■ TO DO:
Your task is to output the entries below word for word.

Extracted records:
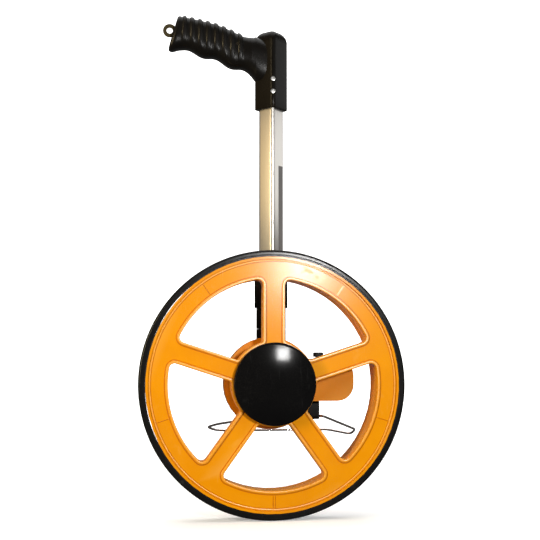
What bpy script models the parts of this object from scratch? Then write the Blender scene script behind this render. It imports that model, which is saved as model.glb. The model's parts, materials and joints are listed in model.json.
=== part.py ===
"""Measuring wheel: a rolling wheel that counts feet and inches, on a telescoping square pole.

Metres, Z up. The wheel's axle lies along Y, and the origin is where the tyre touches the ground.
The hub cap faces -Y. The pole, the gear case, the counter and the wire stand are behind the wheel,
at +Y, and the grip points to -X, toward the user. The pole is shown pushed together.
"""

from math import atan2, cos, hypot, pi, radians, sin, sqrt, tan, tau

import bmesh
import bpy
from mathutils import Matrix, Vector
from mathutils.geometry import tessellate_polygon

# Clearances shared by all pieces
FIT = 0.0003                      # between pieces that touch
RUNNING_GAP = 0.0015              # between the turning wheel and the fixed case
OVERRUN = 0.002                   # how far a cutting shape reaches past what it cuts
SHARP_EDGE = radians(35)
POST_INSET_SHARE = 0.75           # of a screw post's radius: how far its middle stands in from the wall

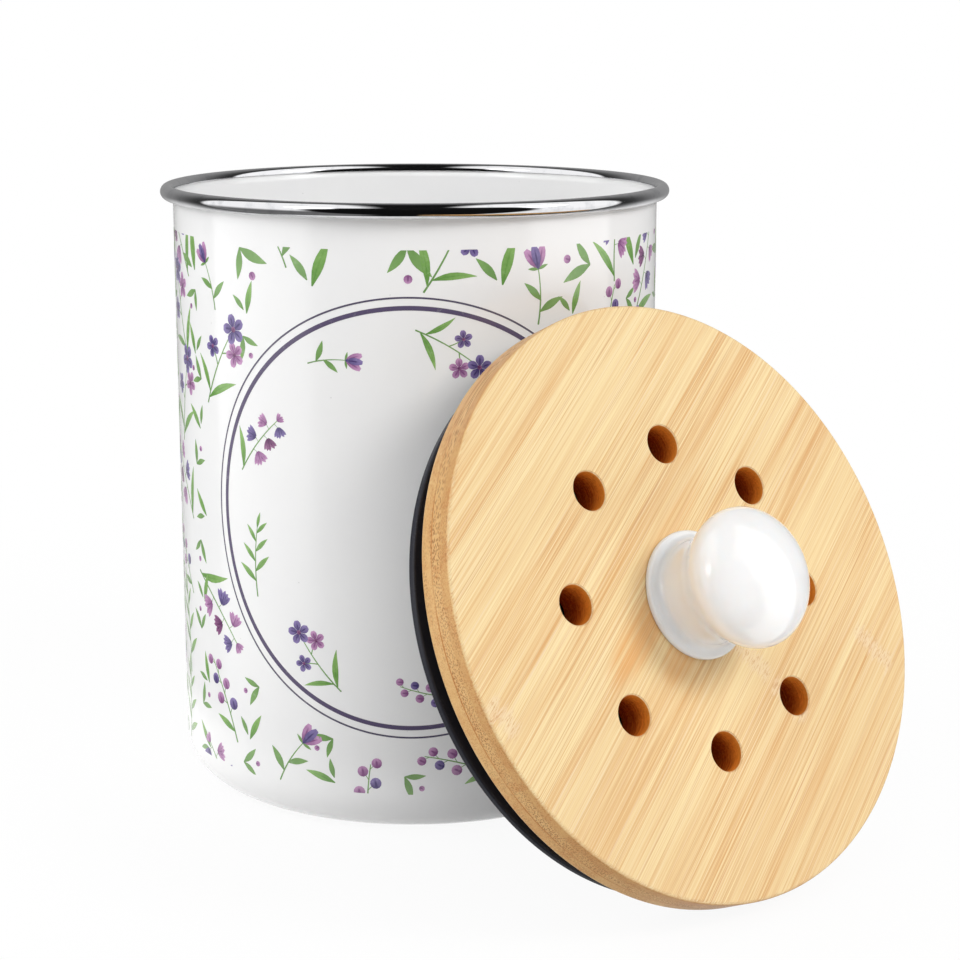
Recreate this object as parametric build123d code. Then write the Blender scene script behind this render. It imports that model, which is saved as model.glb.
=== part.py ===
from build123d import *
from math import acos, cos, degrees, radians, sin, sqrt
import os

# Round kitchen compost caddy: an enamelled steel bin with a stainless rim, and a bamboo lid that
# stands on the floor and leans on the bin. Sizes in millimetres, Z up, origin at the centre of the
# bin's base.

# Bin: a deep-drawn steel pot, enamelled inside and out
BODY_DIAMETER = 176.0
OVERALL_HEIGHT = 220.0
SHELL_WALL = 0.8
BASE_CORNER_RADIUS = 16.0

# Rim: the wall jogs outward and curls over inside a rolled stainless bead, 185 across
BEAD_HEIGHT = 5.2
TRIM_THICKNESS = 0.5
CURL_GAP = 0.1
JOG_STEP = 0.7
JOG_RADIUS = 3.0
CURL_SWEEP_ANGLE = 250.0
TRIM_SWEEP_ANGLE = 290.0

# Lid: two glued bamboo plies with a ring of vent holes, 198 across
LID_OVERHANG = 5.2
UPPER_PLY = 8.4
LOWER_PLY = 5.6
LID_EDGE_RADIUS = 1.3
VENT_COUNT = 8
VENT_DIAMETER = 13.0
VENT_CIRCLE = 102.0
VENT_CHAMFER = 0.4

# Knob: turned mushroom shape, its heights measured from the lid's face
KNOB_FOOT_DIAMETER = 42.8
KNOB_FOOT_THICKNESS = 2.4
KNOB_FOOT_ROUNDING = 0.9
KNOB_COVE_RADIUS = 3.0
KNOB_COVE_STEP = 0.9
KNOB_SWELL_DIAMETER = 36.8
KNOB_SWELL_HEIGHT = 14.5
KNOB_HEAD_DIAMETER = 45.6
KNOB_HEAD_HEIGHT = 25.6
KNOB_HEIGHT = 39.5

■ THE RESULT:
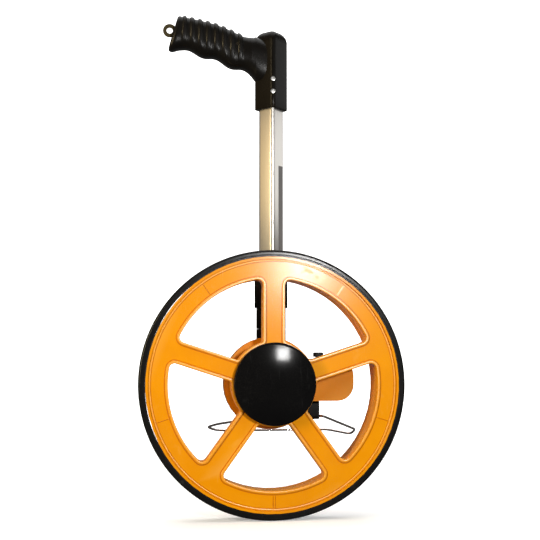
What bpy script models the parts of this object from scratch? Then write the Blender scene script behind this render. It imports that model, which is saved as model.glb. The model's parts, materials and joints are listed in model.json.
=== part.py ===
"""Measuring wheel: a rolling wheel that counts feet and inches, on a telescoping square pole.

Metres, Z up. The wheel's axle lies along Y, and the origin is where the tyre touches the ground.
The hub cap faces -Y. The pole, the gear case, the counter and the wire stand are behind the wheel,
at +Y, and the grip points to -X, toward the user. The pole is shown pushed together.
"""

from math import atan2, cos, hypot, pi, radians, sin, sqrt, tan, tau

import bmesh
import bpy
from mathutils import Matrix, Vector
from mathutils.geometry import tessellate_polygon

# Clearances shared by all pieces
FIT = 0.0003                      # between pieces that touch
RUNNING_GAP = 0.0015              # between the turning wheel and the fixed case
OVERRUN = 0.002                   # how far a cutting shape reaches past what it cuts
SHARP_EDGE = radians(35)
POST_INSET_SHARE = 0.75           # of a screw post's radius: how far its middle stands in from the wall

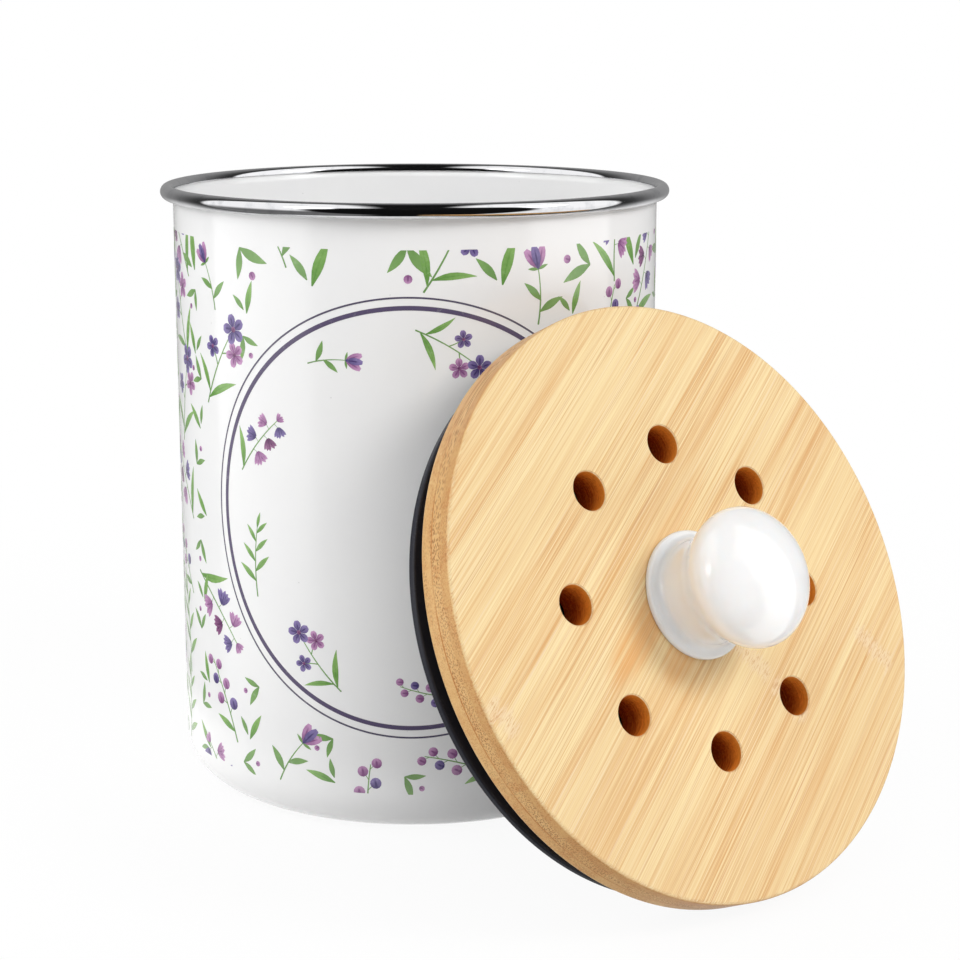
Recreate this object as parametric build123d code. Then write the Blender scene script behind this render. It imports that model, which is saved as model.glb.
=== part.py ===
from build123d import *
from math import acos, cos, degrees, radians, sin, sqrt
import os

# Round kitchen compost caddy: an enamelled steel bin with a stainless rim, and a bamboo lid that
# stands on the floor and leans on the bin. Sizes in millimetres, Z up, origin at the centre of the
# bin's base.

# Bin: a deep-drawn steel pot, enamelled inside and out
BODY_DIAMETER = 176.0
OVERALL_HEIGHT = 220.0
SHELL_WALL = 0.8
BASE_CORNER_RADIUS = 16.0

# Rim: the wall jogs outward and curls over inside a rolled stainless bead, 185 across
BEAD_HEIGHT = 5.2
TRIM_THICKNESS = 0.5
CURL_GAP = 0.1
JOG_STEP = 0.7
JOG_RADIUS = 3.0
CURL_SWEEP_ANGLE = 250.0
TRIM_SWEEP_ANGLE = 290.0

# Lid: two glued bamboo plies with a ring of vent holes, 198 across
LID_OVERHANG = 5.2
UPPER_PLY = 8.4
LOWER_PLY = 5.6
LID_EDGE_RADIUS = 1.3
VENT_COUNT = 8
VENT_DIAMETER = 13.0
VENT_CIRCLE = 102.0
VENT_CHAMFER = 0.4

# Knob: turned mushroom shape, its heights measured from the lid's face
KNOB_FOOT_DIAMETER = 42.8
KNOB_FOOT_THICKNESS = 2.4
KNOB_FOOT_ROUNDING = 0.9
KNOB_COVE_RADIUS = 3.0
KNOB_COVE_STEP = 0.9
KNOB_SWELL_DIAMETER = 36.8
KNOB_SWELL_HEIGHT = 14.5
KNOB_HEAD_DIAMETER = 45.6
KNOB_HEAD_HEIGHT = 25.6
KNOB_HEIGHT = 39.5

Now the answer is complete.